• **GIVEN DATA**
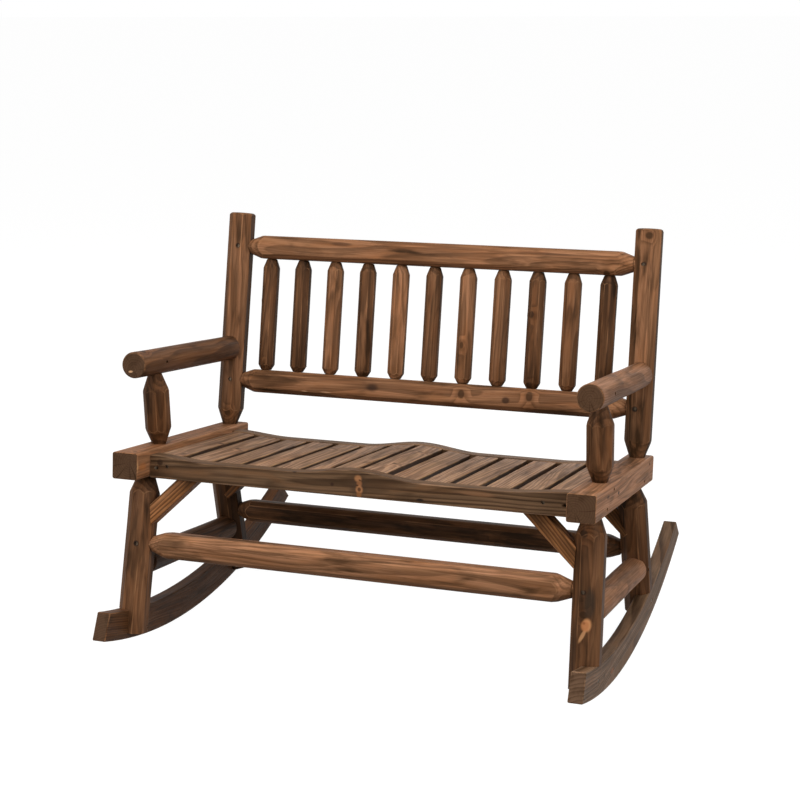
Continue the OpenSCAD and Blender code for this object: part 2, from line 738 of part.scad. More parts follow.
module arm_support(side) {
    round_d = corner_d(support_d);
    run = taper_run(round_d, small_tip_d, taper_slope);
    point = [past_tip(small_tip_d, past), run + past];
    top = (arm_h - arm_d / 2) / cos(support_lean);
    color(WOOD) at_rest() on_side(side_sign(side)) difference() {
        union() {
            difference() {
                intersection() {
                    support_frame() intersection() {
                        translate([0, 0, -past]) turned(top + 2 * past, round_d, point, point);
                        translate([0, 0, -past]) eight_sided(top + 2 * past, support_d);
                    }
                    above_beam();
                }
                arm_log(arm_d + 2 * cope_gap);
                translate([0, 0, arm_h]) above_beam();
            }
            support_frame() translate([0, 0, -beam_tenon]) cylinder(h = beam_tenon + arm_tenon_top, d = small_tenon_d);
        }
        at_arm_pin(side_sign(side)) screw_hole(frame_spec);
        at_beam_pins() screw_hole(frame_spec);
    }
}

// ---- legs and rockers ----
module leg(row, side) {
    y = row == "front" ? front_leg_y : rear_leg_y;
    lean = row == "front" ? front_leg_lean : -rear_leg_lean;
    run = taper_run(leg_d, tip_d, taper_slope);
    color(WOOD) at_rest() on_side(side_sign(side)) difference() {
        union() {
            intersection() {
                leg_frame(y, lean) translate([0, 0, -rocker_drop])
                    peeled(rocker_drop + past, leg_d, [leg_d, eps], [past_tip(tip_d, past), run + past]);
                below_beam();
                foot_room();
            }
            leg_frame(y, lean) translate([0, 0, -beam_tenon]) cylinder(h = 2 * beam_tenon, d = tenon_d);
        }
        at_beam_pins() screw_hole(frame_spec);
        stretcher_mortises(row);
        butt_housing([front_leg_at(-side_stretcher_drop)[0], side_ends[0] - cope_gap, -side_stretcher_drop],
            side_ends[1], side_stretcher_d);
        at_leg_pins(row) screw_hole(frame_spec);
        if (row == "rear") at_side_pin() screw_hole(frame_spec);
        at_brace_screws(row) screw_hole(frame_spec);
        at_rocker_bolt(row) screw_hole(rocker_bolt_spec);
        at_rocker_nail(row) screw_hole(nail_spec);
    }
}

// Where a leg may be: inside the lap above the rocker's lower edge, outside it above the upper edge
module foot_room() {
    translate([0, rocker_c[0], rocker_c[1]]) along_x() cylinder(h = lap_x, r = rocker_r - foot_lift, $fn = 256);
    translate([lap_x - eps, rocker_top_c[0], rocker_top_c[1]]) along_x()
        cylinder(h = frame_w, r = rocker_top_r - cope_gap, $fn = 256);
}

module stretcher_mortises(row) {
    p = row == "front" ? front_leg_at(-stretcher_drop) : rear_leg_at(-stretcher_drop);
    translate([p[0] - leg_d, p[1], p[2]]) along_x() mortise(tenon_d, (leg_d + peel) / 2 + log_tenon + mortise_spare);
    s = row == "front" ? front_leg_at(-side_stretcher_drop) : rear_leg_at(-side_stretcher_drop);
    inward = row == "front" ? 1 : -1;
    translate([s[0], s[1] + inward * leg_d, s[2]]) rotate([inward * 90, 0, 0])
        mortise(small_tenon_d, leg_d + side_tenon_past + mortise_spare);
}

// A rocker's side view, y across and z up
module rocker_outline(inset) {
    front = [-rocker_front, rocker_low(-rocker_front)];
    rear = [rocker_rear, rocker_low(rocker_rear)];
    up_front = [sin(rocker_front_cut), cos(rocker_front_cut)];
    up_rear = [-sin(rocker_rear_cut), cos(rocker_rear_cut)];
    intersection() {
        difference() {
            translate(rocker_c) circle(rocker_r - inset, $fn = 256);
            translate(rocker_top_c) circle(rocker_top_r + inset, $fn = 256);
        }
        polygon([front + rocker_drop * up_front, front - rocker_depth * up_front, [rocker_c[0], -2 * rocker_drop],
                 rear - rocker_depth * up_rear, rear + rocker_drop * up_rear]);
    }
}

module rocker(side) {
    color(WOOD) at_rest() on_side(side_sign(side)) difference() {
        translate([lap_x, 0, 0]) rotate([90, 0, 90]) {
            translate([0, 0, rocker_bevel]) linear_extrude(rocker_t - 2 * rocker_bevel) rocker_outline(0);
            linear_extrude(rocker_t) rocker_outline(rocker_bevel);
        }
        for (row = ["front", "rear"]) {
            at_rocker_bolt(row) screw_hole(rocker_bolt_spec);
            at_rocker_nail(row) screw_hole(nail_spec);
        }
    }
}

// ---- stretchers and braces ----
module stretcher(row) {
    p = row == "front" ? front_leg_at(-stretcher_drop) : rear_leg_at(-stretcher_drop);
    across = row == "front" ? front_stretcher_d : rear_stretcher_d;
    color(WOOD) at_rest() difference() {
        translate([0, p[1], p[2]]) pointed_rail(2 * p[0] - leg_d, across, stretcher_chamfer);
        for (sign = [-1, 1]) on_side(sign) at_leg_pins(row) screw_hole(frame_spec);
    }
}

module side_stretcher(side) {
    front = front_leg_at(-side_stretcher_drop);
    rear = rear_leg_at(-side_stretcher_drop);
    butt_end = [side_stretcher_d - 2 * butt_chamfer, butt_chamfer];
    color(WOOD) at_rest() on_side(side_sign(side)) difference() {
        union() {
            translate([front[0], side_ends[0], front[2]]) along_y()
                turned(side_ends[1] - side_ends[0], side_stretcher_d, butt_end, butt_end);
            translate([front[0], front[1] - side_tenon_past, front[2]]) along_y()
                cylinder(h = rear[1] - front[1] + 2 * side_tenon_past, d = small_tenon_d);
        }
        at_side_pin() screw_hole(frame_spec);
    }
}

module brace(row, side) {
    len = 2 * (brace_drop - rail_bottom) / sin(brace_angle) + 2 * brace_w;
    leg_y = row == "front" ? front_leg_y : rear_leg_y;
    lean = row == "front" ? front_leg_lean : -rear_leg_lean;
    color(LIGHT_WOOD) at_rest() on_side(side_sign(side)) difference() {
        translate([brace_leg_x(), brace_y(row) + brace_t / 2, -brace_drop]) rotate([90, 0, 0]) linear_extrude(brace_t)
            intersection() {
                rotate(180 - brace_angle) translate([-brace_w, -brace_w / 2]) square([len, brace_w]);
                translate([-len, -2 * brace_drop]) square([len + leg_d / 2, 3 * brace_drop - rail_bottom]);
            }
        leg_frame(leg_y, lean) translate([0, 0, -rocker_drop]) cylinder(h = 2 * rocker_drop, d = leg_d + 2 * cope_gap);
        at_brace_screws(row) screw_hole(frame_spec);
    }
}

// ---- fasteners ----
module tenon_pins() {
    color(STEEL) at_rest() for (sign = [-1, 1]) on_side(sign) {
        at_beam_pins() screw(frame_spec);
        at_post_pins() screw(frame_spec);
        at_leg_pins("front") screw(frame_spec);
        at_leg_pins("rear") screw(frame_spec);
        at_side_pin() screw(frame_spec);
        at_arm_pin(sign) screw(frame_spec);
    }
}

module rail_screws() {
    color(STEEL) at_rest() for (row = ["front", "rear"]) {
        at_cleat_screws(row) screw(frame_spec);
        for (sign = [-1, 1]) on_side(sign) at_toe_screws(row) screw(frame_spec);
    }
}

module brace_screws() {
    color(STEEL) at_rest() for (row = ["front", "rear"], sign = [-1, 1]) on_side(sign) at_brace_screws(row) screw(frame_spec);
}

module slat_screws() {
    color(STEEL) at_rest() for (row = ["front", "rear"], i = [1:slat_count]) at_slat_screw(i, row)
        screw(slat_spec);
}

module armrest_bolts() {
    color(STEEL) at_rest() for (sign = [-1, 1]) on_side(sign) at_arm_bolt() screw(arm_bolt_spec);
}

module rocker_bolts() {
    color(STEEL) at_rest() for (row = ["front", "rear"], sign = [-1, 1]) on_side(sign) at_rocker_bolt(row)
        screw(rocker_bolt_spec);
}

module rocker_nails() {
    color(STEEL) at_rest() for (row = ["front", "rear"], sign = [-1, 1]) on_side(sign) at_rocker_nail(row)
        screw(nail_spec, drive = false);
}

// ---- nodes ----
for (side = SIDES) {
    seat_beam(side);
    back_post(side);
    armrest(side);
    arm_support(side);
    rocker(side);
    side_stretcher(side);
}
for (row = ["front", "rear"]) for (side = SIDES) {
    leg(row, side);
    brace(row, side);
}
for (i = [1:slat_count]) seat_slat(i);
for (i = [1:spindle_count]) back_spindle(i);
for (row = ["front", "rear"]) {
    seat_rail(row);
    slat_cleat(row);
    stretcher(row);
}
back_rail(upper_rail_h);  // upper_back_rail
back_rail(lower_rail_h);  // lower_back_rail
tenon_pins();
rail_screws();
brace_screws();
slat_screws();
armrest_bolts();
rocker_bolts();
rocker_nails();
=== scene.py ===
"""Two-seat rocking bench in log style, modelled piece by piece and finished for its pictures.

The pieces are drawn in millimetres in the seat's own frame: x = 0 is the middle of the bench, y = 0 the
front ends of the seat beams and z = 0 the beam tops. AT_REST leans them back on the rockers and turns
the millimetres into metres.
"""

import json
import logging
import math
import random
from contextlib import contextmanager
from dataclasses import dataclass, field
from enum import Enum
from functools import partial
from typing import Callable, Iterator, Mapping, Sequence

import bmesh
import bpy
from mathutils import Matrix, Vector

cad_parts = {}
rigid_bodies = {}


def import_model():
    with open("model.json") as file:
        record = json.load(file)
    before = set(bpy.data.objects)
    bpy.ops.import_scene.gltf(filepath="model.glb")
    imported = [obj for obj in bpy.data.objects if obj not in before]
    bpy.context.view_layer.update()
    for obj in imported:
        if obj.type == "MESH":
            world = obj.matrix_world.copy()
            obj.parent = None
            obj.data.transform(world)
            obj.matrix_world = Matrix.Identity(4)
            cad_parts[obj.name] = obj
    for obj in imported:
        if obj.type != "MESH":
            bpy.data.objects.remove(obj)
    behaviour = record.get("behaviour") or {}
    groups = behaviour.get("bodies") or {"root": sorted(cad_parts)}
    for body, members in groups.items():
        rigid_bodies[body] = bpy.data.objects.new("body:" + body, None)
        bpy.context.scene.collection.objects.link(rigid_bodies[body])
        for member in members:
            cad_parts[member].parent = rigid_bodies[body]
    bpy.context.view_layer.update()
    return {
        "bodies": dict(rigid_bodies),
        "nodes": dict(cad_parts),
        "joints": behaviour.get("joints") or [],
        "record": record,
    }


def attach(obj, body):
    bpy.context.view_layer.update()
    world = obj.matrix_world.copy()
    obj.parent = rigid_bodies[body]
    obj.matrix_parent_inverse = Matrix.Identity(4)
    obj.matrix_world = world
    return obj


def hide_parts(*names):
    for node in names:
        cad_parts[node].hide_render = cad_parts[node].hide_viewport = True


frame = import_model()

LOG = logging.getLogger("rocking_bench")
MM = 0.001
UP = Vector((0, 0, 1))
Point = Sequence[float]
Piece = bpy.types.Object
# Adds a node to the tree that it was made for; see add_node
NodeMaker = Callable[..., bpy.types.Node]
# The values of one Mark after another
Spots = tuple[tuple[Point | str | float, ...], ...]


def turned(degrees: float, axis: str, size: int = 4) -> Matrix:
    """Turn about an axis by degrees."""
    return Matrix.Rotation(math.radians(degrees), size, axis)


def rise(degrees: float) -> float:
    """Rise of a slope over a run of 1."""
    return math.tan(math.radians(degrees))


class Side(Enum):
    """Side of the bench; the value is its direction along x."""

    LEFT = -1
    RIGHT = 1

    @property
    def label(self) -> str:
        """Word for the side in a piece's name."""
        return self.name.lower()


class Row(Enum):
    """Front or rear of the bench; the value is the direction from the seat's middle."""

    FRONT = -1
    REAR = 1

    @property
    def label(self) -> str:
        """Word for the row in a piece's name."""
        return self.name.lower()


# ---- sizes that several sub-assemblies share ----

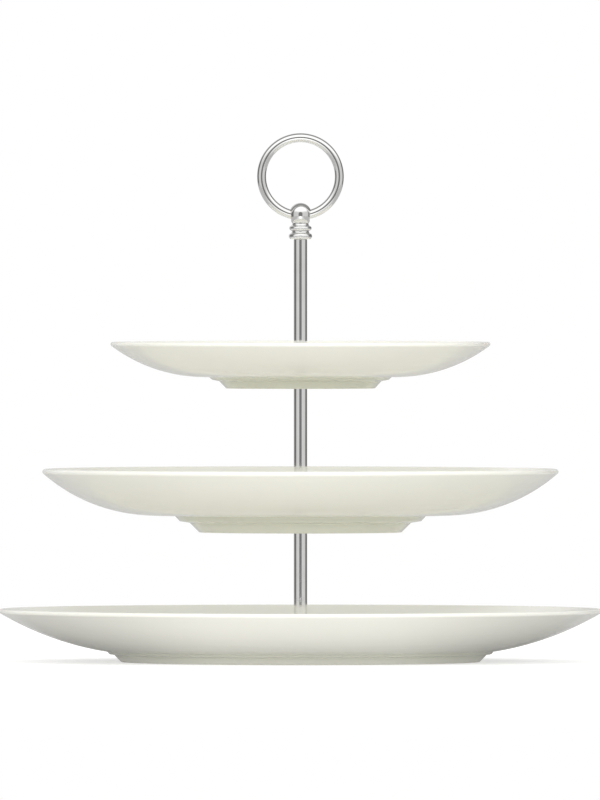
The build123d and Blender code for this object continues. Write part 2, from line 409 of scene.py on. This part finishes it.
def plate_outline(rim_radius, height, shape):
    """Closed outline of a plate, measured from the ground under its foot ring."""
    lip_radius = shape["lip_radius"]
    lip_centre = Vector((rim_radius - lip_radius, height - lip_radius))
    belly_level = Vector(shape["belly_level"])
    belly_centre, belly_end = arc_to_lip(belly_level, lip_centre, lip_radius, -1)
    run = shape["belly_start"] - belly_level.x
    belly_radius = (belly_end - belly_centre).length
    belly_begin = belly_centre + Vector((run, -math.sqrt(belly_radius**2 - run**2)))
    well_edge = Vector((shape["well_radius"], shape["floor_z"]))
    dish_centre, dish_end = arc_to_lip(well_edge, lip_centre, lip_radius, 1)
    lip_tip = lip_centre + Vector((lip_radius, lip_radius)).normalized() * lip_radius

    hole_edge = STEM_HOLE_RADIUS + STEM_HOLE_CHAMFER
    foot_inner, foot_outer = shape["foot"]
    recess_z, floor_z = shape["recess_z"], shape["floor_z"]
    underside = [
        (hole_edge, recess_z),
        (foot_inner - FOOT_WALL_DRAFT, recess_z),
        (foot_inner, 0),
        (foot_outer, 0),
        *shape["steps"],
        belly_begin,
    ]
    rounds = [RECESS_ROUND, FOOT_EDGE_ROUND, FOOT_EDGE_ROUND]
    rounds += [STEP_ROUND] * len(shape["steps"])
    outline = rounded(underside, rounds)
    outline += arc(belly_centre, belly_begin, belly_end, PROFILE_STEPS)[1:]
    outline += arc(lip_centre, belly_end, lip_tip, LIP_STEPS)[1:]
    outline += arc(lip_centre, lip_tip, dish_end, LIP_STEPS)[1:]
    outline += arc(dish_centre, dish_end, well_edge, PROFILE_STEPS)[1:]
    outline += [
        Vector((hole_edge, floor_z)),
        Vector((STEM_HOLE_RADIUS, floor_z - STEM_HOLE_CHAMFER)),
        Vector((STEM_HOLE_RADIUS, recess_z + STEM_HOLE_CHAMFER)),
    ]
    return filled(outline, OUTLINE_SPACING, closed=True)


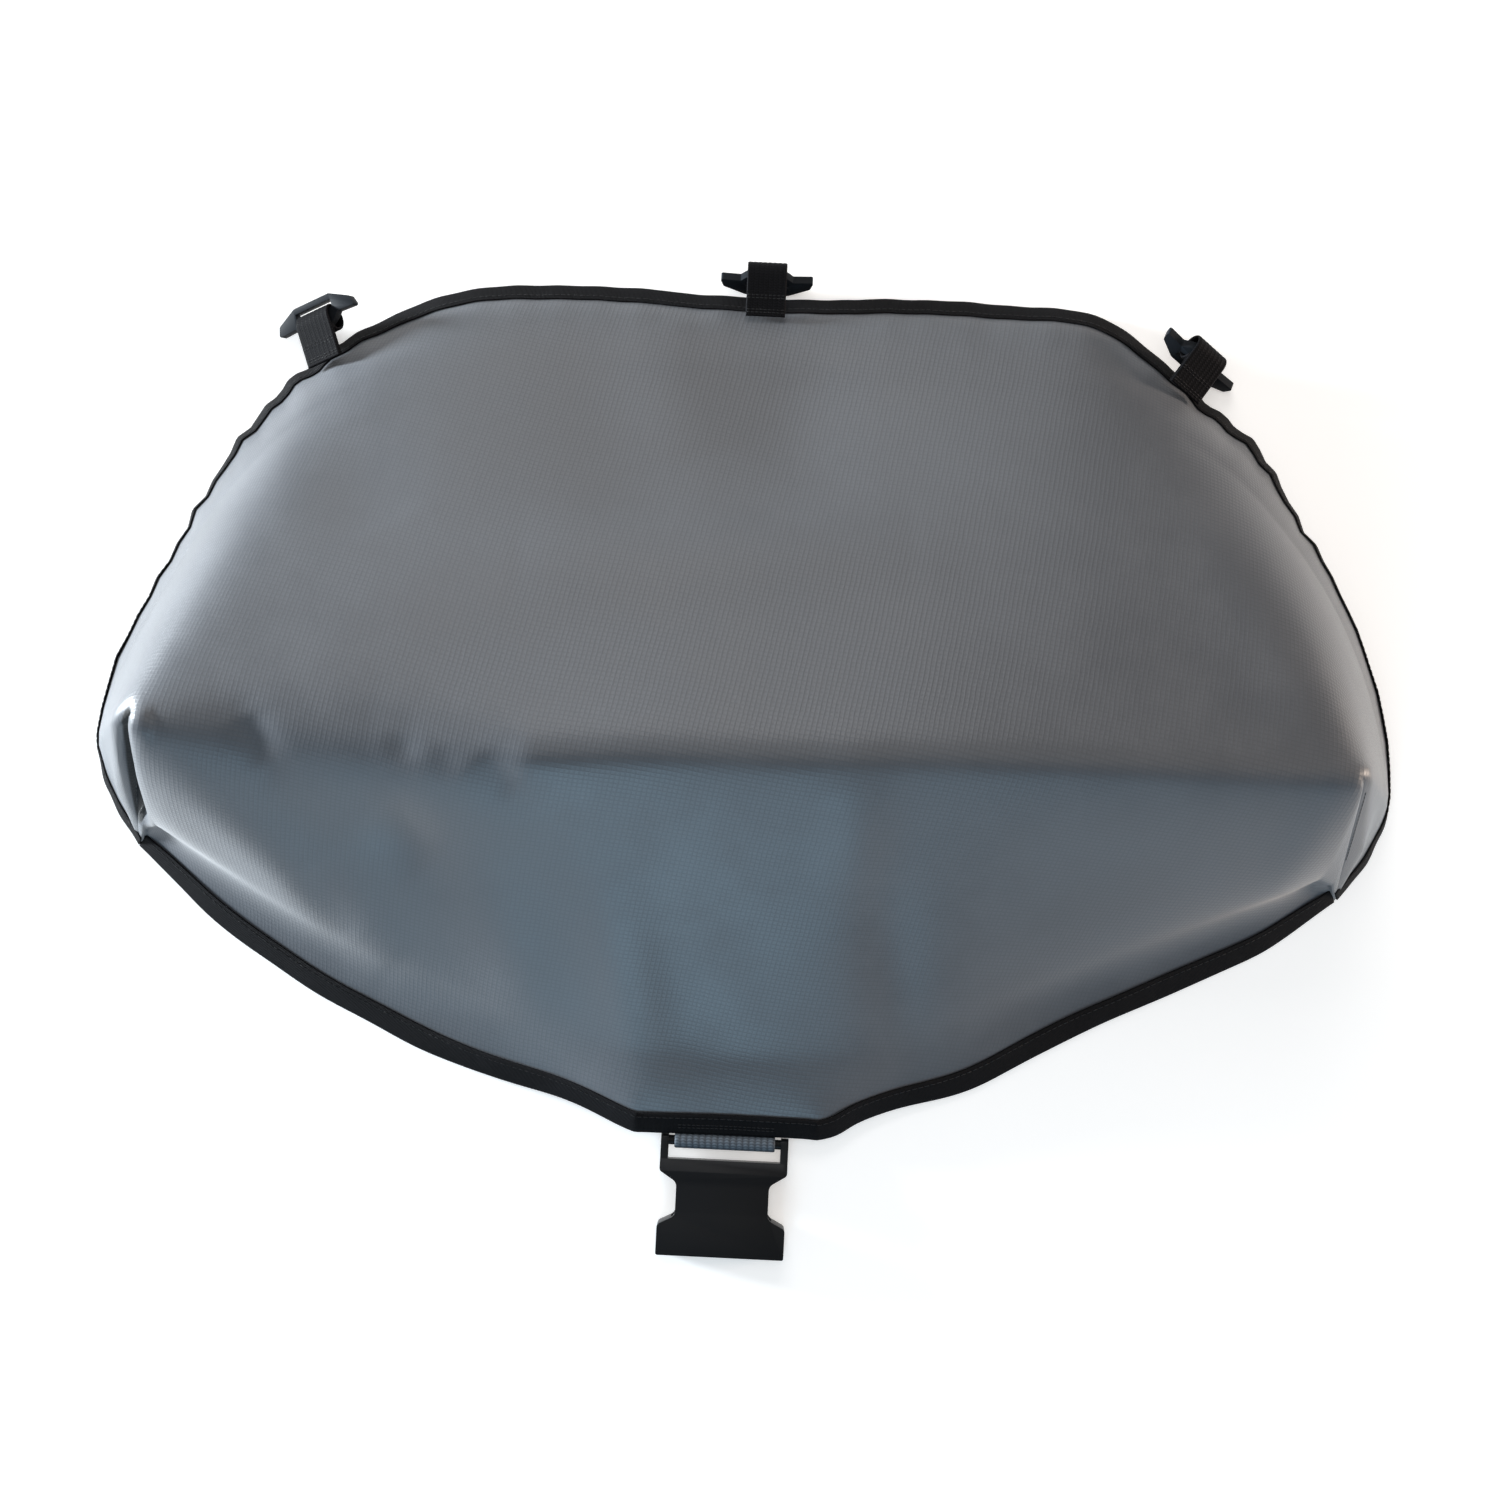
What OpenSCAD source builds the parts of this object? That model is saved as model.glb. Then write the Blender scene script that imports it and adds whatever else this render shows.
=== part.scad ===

• **TASK STATEMENT**
Nothing but the lines from the one with "leg(row, side);" through the one with "for body, members" should be retyped; include both and keep them exact.

• **TASK ANSWER**
    leg(row, side);
    brace(row, side);
}
for (i = [1:slat_count]) seat_slat(i);
for (i = [1:spindle_count]) back_spindle(i);
for (row = ["front", "rear"]) {
    seat_rail(row);
    slat_cleat(row);
    stretcher(row);
}
back_rail(upper_rail_h);  // upper_back_rail
back_rail(lower_rail_h);  // lower_back_rail
tenon_pins();
rail_screws();
brace_screws();
slat_screws();
armrest_bolts();
rocker_bolts();
rocker_nails();
=== scene.py ===
"""Two-seat rocking bench in log style, modelled piece by piece and finished for its pictures.

The pieces are drawn in millimetres in the seat's own frame: x = 0 is the middle of the bench, y = 0 the
front ends of the seat beams and z = 0 the beam tops. AT_REST leans them back on the rockers and turns
the millimetres into metres.
"""

import json
import logging
import math
import random
from contextlib import contextmanager
from dataclasses import dataclass, field
from enum import Enum
from functools import partial
from typing import Callable, Iterator, Mapping, Sequence

import bmesh
import bpy
from mathutils import Matrix, Vector

cad_parts = {}
rigid_bodies = {}


def import_model():
    with open("model.json") as file:
        record = json.load(file)
    before = set(bpy.data.objects)
    bpy.ops.import_scene.gltf(filepath="model.glb")
    imported = [obj for obj in bpy.data.objects if obj not in before]
    bpy.context.view_layer.update()
    for obj in imported:
        if obj.type == "MESH":
            world = obj.matrix_world.copy()
            obj.parent = None
            obj.data.transform(world)
            obj.matrix_world = Matrix.Identity(4)
            cad_parts[obj.name] = obj
    for obj in imported:
        if obj.type != "MESH":
            bpy.data.objects.remove(obj)
    behaviour = record.get("behaviour") or {}
    groups = behaviour.get("bodies") or {"root": sorted(cad_parts)}
    for body, members in groups.items():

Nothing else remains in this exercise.